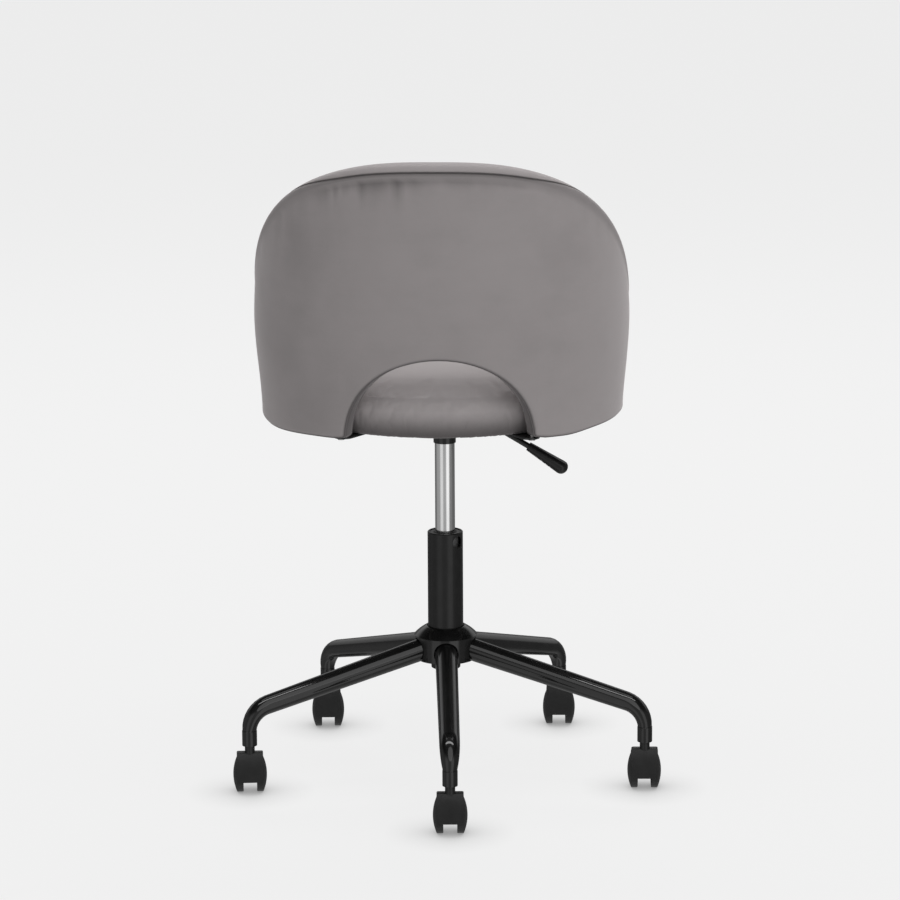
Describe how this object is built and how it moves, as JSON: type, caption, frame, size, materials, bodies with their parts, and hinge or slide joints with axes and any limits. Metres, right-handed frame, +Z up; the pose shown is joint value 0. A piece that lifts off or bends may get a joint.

··········

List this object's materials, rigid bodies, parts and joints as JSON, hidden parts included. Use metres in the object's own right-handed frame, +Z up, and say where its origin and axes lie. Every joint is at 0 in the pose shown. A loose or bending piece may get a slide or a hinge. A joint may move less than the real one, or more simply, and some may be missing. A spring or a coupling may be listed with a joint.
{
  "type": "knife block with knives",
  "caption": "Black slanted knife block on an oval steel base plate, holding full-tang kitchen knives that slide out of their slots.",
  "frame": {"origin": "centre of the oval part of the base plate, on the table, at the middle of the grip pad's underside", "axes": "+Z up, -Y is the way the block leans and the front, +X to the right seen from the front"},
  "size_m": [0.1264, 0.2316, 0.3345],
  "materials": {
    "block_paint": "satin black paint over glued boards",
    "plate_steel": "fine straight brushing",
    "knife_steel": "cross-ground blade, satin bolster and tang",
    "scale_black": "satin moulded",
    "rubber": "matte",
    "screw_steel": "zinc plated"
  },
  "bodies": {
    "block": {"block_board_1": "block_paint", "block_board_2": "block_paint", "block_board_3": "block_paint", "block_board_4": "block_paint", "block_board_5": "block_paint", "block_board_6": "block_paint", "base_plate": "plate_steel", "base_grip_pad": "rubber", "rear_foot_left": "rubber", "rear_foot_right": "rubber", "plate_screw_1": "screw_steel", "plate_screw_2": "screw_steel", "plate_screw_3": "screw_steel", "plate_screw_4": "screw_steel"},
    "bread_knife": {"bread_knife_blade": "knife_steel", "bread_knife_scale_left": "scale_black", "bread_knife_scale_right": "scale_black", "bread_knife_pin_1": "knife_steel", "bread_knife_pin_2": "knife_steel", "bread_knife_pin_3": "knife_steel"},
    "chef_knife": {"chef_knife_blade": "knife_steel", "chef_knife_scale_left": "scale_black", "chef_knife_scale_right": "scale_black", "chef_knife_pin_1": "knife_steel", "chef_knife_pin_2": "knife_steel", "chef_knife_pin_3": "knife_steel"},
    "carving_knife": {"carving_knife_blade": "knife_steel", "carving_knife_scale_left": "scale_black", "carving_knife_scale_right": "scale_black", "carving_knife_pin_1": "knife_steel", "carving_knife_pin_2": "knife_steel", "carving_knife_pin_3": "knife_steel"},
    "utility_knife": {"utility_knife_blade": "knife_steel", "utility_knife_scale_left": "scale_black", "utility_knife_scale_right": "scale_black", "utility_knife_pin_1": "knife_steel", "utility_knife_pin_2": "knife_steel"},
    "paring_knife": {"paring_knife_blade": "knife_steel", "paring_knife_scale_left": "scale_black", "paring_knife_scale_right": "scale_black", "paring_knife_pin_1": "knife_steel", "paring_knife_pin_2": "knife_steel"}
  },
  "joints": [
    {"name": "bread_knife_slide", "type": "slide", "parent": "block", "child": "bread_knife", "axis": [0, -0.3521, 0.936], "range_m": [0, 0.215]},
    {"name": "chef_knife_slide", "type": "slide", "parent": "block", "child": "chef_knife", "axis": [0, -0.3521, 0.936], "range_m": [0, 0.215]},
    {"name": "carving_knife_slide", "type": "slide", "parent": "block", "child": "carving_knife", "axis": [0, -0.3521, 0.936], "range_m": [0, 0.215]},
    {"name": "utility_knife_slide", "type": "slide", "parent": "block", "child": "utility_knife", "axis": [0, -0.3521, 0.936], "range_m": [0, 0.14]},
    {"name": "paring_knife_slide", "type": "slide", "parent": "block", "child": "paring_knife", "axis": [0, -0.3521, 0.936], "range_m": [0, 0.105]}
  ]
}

··········

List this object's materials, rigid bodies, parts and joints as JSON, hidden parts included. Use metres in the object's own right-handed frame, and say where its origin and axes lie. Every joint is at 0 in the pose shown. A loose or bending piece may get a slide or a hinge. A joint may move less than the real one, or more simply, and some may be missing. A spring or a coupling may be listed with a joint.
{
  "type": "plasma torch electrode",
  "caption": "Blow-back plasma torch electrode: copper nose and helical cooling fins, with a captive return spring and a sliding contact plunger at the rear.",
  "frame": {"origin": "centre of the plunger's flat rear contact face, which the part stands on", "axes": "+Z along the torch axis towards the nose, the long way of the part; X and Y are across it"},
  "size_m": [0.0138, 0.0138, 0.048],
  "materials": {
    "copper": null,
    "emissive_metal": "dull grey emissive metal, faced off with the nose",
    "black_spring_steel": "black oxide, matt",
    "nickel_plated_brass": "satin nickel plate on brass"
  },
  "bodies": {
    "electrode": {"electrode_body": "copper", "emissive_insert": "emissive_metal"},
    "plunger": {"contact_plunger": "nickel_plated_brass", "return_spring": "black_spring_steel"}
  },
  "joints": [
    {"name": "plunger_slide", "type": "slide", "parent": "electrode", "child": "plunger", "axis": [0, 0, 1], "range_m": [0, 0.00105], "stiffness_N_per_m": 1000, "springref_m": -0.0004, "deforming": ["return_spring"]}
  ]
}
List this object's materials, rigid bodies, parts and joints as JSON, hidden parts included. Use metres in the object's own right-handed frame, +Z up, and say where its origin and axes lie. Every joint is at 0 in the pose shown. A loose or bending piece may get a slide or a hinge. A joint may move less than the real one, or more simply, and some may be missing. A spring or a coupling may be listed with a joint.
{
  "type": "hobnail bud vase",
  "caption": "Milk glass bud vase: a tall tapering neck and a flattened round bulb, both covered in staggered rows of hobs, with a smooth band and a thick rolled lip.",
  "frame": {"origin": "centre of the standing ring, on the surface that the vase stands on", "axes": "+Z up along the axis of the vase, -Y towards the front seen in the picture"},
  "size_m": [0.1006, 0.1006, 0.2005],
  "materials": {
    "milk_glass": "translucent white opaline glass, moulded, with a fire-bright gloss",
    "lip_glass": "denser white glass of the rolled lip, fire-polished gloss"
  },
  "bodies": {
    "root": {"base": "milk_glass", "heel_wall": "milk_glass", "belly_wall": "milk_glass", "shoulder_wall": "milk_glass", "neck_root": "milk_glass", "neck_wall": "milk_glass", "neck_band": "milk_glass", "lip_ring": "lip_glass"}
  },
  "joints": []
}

··········

▶ GOAL
Copy all lines from the entries that contain the word "hinge".

▶ IN RESPONSE
Describe how this object is built and how it moves, as JSON: type, caption, frame, size, materials, bodies with their parts, and hinge or slide joints with axes and any limits. Metres, right-handed frame, +Z up; the pose shown is joint value 0. A piece that lifts off or bends may get a joint.
List this object's materials, rigid bodies, parts and joints as JSON, hidden parts included. Use metres in the object's own right-handed frame, +Z up, and say where its origin and axes lie. Every joint is at 0 in the pose shown. A loose or bending piece may get a slide or a hinge. A joint may move less than the real one, or more simply, and some may be missing. A spring or a coupling may be listed with a joint.
List this object's materials, rigid bodies, parts and joints as JSON, hidden parts included. Use metres in the object's own right-handed frame, and say where its origin and axes lie. Every joint is at 0 in the pose shown. A loose or bending piece may get a slide or a hinge. A joint may move less than the real one, or more simply, and some may be missing. A spring or a coupling may be listed with a joint.
List this object's materials, rigid bodies, parts and joints as JSON, hidden parts included. Use metres in the object's own right-handed frame, +Z up, and say where its origin and axes lie. Every joint is at 0 in the pose shown. A loose or bending piece may get a slide or a hinge. A joint may move less than the real one, or more simply, and some may be missing. A spring or a coupling may be listed with a joint.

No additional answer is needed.